# DATASET SECTION
......
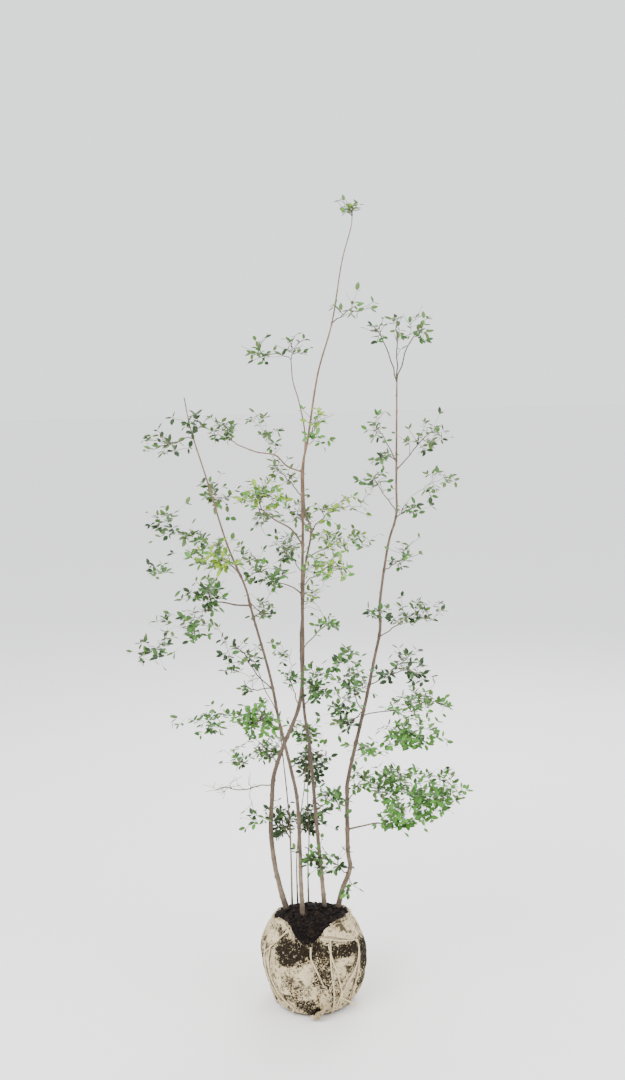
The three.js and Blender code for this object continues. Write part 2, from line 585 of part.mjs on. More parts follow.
// The rule of one mass: a twig to each space in turn, then twigs to points all through it,
// each from the nearest joint, and each ending in a whorl.
function growMass({ spaces, ...mass }, index, limbs) {
  const deep = spaces.map(([centre, [x, y, z], leaves]) => [deepened(centre), [x, y * DEPTH.halves, z], leaves]);
  const limb = limbs.get(mass.on);
  const random = randomStream(7919 * (index + 1));
  const foot = mass.tip ? limb.places.at(-1) : atHeight(limb.places, mass.height);
  const plant = { name: mass.name, limb: mass.on, joints: [], twigs: [], leaves: [] };
  const aim = vector(deep[0][0]).sub(foot.at).normalize();
  const way = mass.tip ? foot.way.clone() : aim;
  plant.joints.push({ at: foot.at.clone(), way, radius: Math.min(STALK.start, foot.radius), run: 0 });
  for (const space of deep) {
    const start = [random(), random(), random()];
    const centre = vector(space[0]);
    const outward = centre.clone().sub(foot.at).setZ(0).normalize();
    const onward = outward.clone().addScaledVector(UP, 0.35).normalize();
    const stalk = growTwig(plant, centre, onward, space[2] ? STALK : BARE_STALK);
    const whorls = Math.round(space[2] / LEAVES_PER_WHORL);
    if (stalk && space[2]) growWhorl(plant, stalk, random);
    const targets = Array.from({ length: space[2] ? whorls : BARE_TWIGS }, (_, i) => spacePoint(space, i, start));
    targets.sort((a, b) => a.distanceTo(foot.at) - b.distanceTo(foot.at));
    for (const target of targets) {
      const outer = target.clone().sub(centre).normalize();
      const endWay = outward.clone().addScaledVector(outer, 1).addScaledVector(UP, 1.2).normalize();
      const twig = growTwig(plant, target, endWay, space[2] ? TWIG : BARE_TWIG);
      if (twig && space[2]) growWhorl(plant, twig, random);
    }
  }
  return plant;
}

function atHeight(places, height) {
  const next = places.findIndex((place) => place.at.z >= height);
  const [low, high] = [places[next - 1], places[next]];
  const share = (height - low.at.z) / (high.at.z - low.at.z);
  return {
    at: low.at.clone().lerp(high.at, share),
    way: low.way.clone().lerp(high.way, share).normalize(),
    radius: blend(low.radius, high.radius, share),
  };
}

// A leaf is an octahedron drawn out into a thin pointed blade, widest short of its middle.
function leafSolid({ base, way, face, size }) {
  const geometry = new THREE.OctahedronGeometry(1);
  const position = geometry.attributes.position;
  const across = new THREE.Vector3().crossVectors(face, way);
  const [length, width, thickness] = [LEAF.length, LEAF.width, LEAF.thickness].map((x) => x * size);
  for (let i = 0; i < position.count; i++) {
    const [x, y, z] = [position.getX(i), position.getY(i), position.getZ(i)];
    const along = Math.abs(x) > 0.5 ? (x + 1) / 2 : LEAF.belly;
    const point = base.clone().addScaledVector(way, along * length)
      .addScaledVector(across, (y * width) / 2).addScaledVector(face, (z * thickness) / 2);
    position.setXYZ(i, point.x, point.y, point.z);
  }
  return solidFrom(geometry);
}

function massSolid(plant, limbs) {
  const twigs = plant.twigs.map((places) => bentCylinder(places, TWIG_SIDES));
  const joined = wasm.Manifold.union([...twigs, ...plant.leaves.map(leafSolid)]);
  return largestBody(solidFrom(geometryFrom(joined.subtract(limbs.get(plant.limb).swollen).simplify(0.05))));
}

// Assembly

const sapling = new THREE.Group();
sapling.name = "sapling_with_root_ball";

function addPart(name, solid, finish) {
  const [color, roughness] = COLOURS[finish];
  const mesh = new THREE.Mesh(geometryFrom(solid), new THREE.MeshStandardMaterial({ color, roughness, metalness: 0 }));
  mesh.name = name;
  sapling.add(mesh);
}

addPart("root_ball_soil", soilBall(GAP, [SOIL_LEVEL]), "soil");
addPart("burlap_wrap", burlapWrap(), "burlap");
addPart("binding_twine", twineLashing(), "twine");

const limbs = new Map();
for (const stem of STEMS) {
  const limb = { ...stem, foot: true, flare: FLARE.share };
  limb.route = [[stem.route[0][0], stem.route[0][1], SOIL_LEVEL + GAP], ...stem.route.slice(1).map(deepened)];
  const places = stations(limb);
  limbs.set(stem.name, { places, swollen: limbSolid(limb, GAP) });
  addStanding(places.map((p) => p.at), places.map((p) => p.radius), stem.name);
  addPart(stem.name, limbSolid(limb), "bark");
}
for (const bough of BOUGHS) {
  const limb = { ...bough, sides: BOUGH_SIDES, steps: BOUGH_STEPS };
  const route = bough.route.map(deepened);
  const joint = atHeight(limbs.get(bough.on).places, route[0][2]).at.toArray();
  limb.route = [joint, ...route.slice(1)];
  const places = stations(limb);
  limbs.set(bough.name, { places, swollen: limbSolid(limb, GAP) });
  addStanding(places.map((p) => p.at), places.map((p) => p.radius), bough.name);
  addPart(bough.name, largestBody(limbSolid(limb).subtract(limbs.get(bough.on).swollen)), "bark");
}
MASSES.forEach((mass, index) => {
  addPart(mass.name, massSolid(growMass(mass, index, limbs), limbs), "leaf");
});

export default sapling;
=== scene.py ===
"""A many-stemmed deciduous sapling, lifted for planting, that stands on its wrapped root ball.

The ball is soil in burlap lashed with twine. Four stems and three suckers rise from the soil, six
boughs leave the stems, and foliage grows on from the limbs by a seeded rule: twigs to points all
through each space, side shoots on the twigs, and leaves on both.
Places in the lists below are millimetres, +Z up and -Y the front.
"""

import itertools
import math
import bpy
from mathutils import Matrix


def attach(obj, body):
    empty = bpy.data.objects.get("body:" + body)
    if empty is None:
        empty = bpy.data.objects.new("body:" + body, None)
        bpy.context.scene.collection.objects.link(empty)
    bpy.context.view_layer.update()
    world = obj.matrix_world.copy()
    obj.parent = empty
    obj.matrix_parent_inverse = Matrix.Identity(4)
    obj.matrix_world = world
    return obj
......
# AIM OF THE EXERCISE
Only the lines from the one with "limb.route = [joint, ...route.slice(1)];" to the one with "wrapped root ball." are wanted; extract them exactly, both ends included.

# TASK ANSWER
  limb.route = [joint, ...route.slice(1)];
  const places = stations(limb);
  limbs.set(bough.name, { places, swollen: limbSolid(limb, GAP) });
  addStanding(places.map((p) => p.at), places.map((p) => p.radius), bough.name);
  addPart(bough.name, largestBody(limbSolid(limb).subtract(limbs.get(bough.on).swollen)), "bark");
}
MASSES.forEach((mass, index) => {
  addPart(mass.name, massSolid(growMass(mass, index, limbs), limbs), "leaf");
});

export default sapling;
=== scene.py ===
"""A many-stemmed deciduous sapling, lifted for planting, that stands on its wrapped root ball.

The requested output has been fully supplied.